* _Written problem_
Write the data out again, exactly as given.

* _Data block_
#####
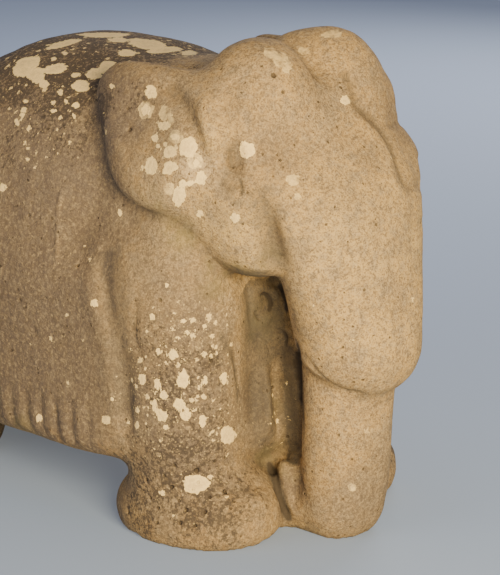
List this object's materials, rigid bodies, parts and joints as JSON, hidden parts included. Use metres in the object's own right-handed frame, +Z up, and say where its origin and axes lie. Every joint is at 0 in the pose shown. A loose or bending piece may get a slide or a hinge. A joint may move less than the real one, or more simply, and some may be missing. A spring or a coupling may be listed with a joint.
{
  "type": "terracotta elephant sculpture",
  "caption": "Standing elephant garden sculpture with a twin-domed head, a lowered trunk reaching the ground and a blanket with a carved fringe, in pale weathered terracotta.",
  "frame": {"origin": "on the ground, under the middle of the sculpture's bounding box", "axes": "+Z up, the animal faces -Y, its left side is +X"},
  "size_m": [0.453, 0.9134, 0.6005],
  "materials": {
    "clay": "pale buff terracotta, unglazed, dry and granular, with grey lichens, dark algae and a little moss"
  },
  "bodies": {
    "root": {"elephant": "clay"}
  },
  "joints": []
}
#####
* _Completed exercise_
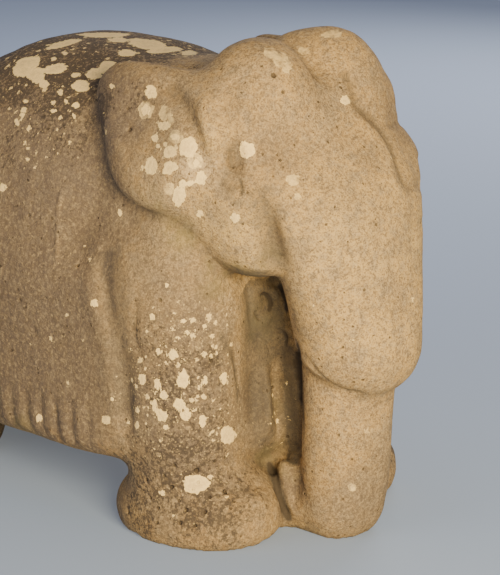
List this object's materials, rigid bodies, parts and joints as JSON, hidden parts included. Use metres in the object's own right-handed frame, +Z up, and say where its origin and axes lie. Every joint is at 0 in the pose shown. A loose or bending piece may get a slide or a hinge. A joint may move less than the real one, or more simply, and some may be missing. A spring or a coupling may be listed with a joint.
{
  "type": "terracotta elephant sculpture",
  "caption": "Standing elephant garden sculpture with a twin-domed head, a lowered trunk reaching the ground and a blanket with a carved fringe, in pale weathered terracotta.",
  "frame": {"origin": "on the ground, under the middle of the sculpture's bounding box", "axes": "+Z up, the animal faces -Y, its left side is +X"},
  "size_m": [0.453, 0.9134, 0.6005],
  "materials": {
    "clay": "pale buff terracotta, unglazed, dry and granular, with grey lichens, dark algae and a little moss"
  },
  "bodies": {
    "root": {"elephant": "clay"}
  },
  "joints": []
}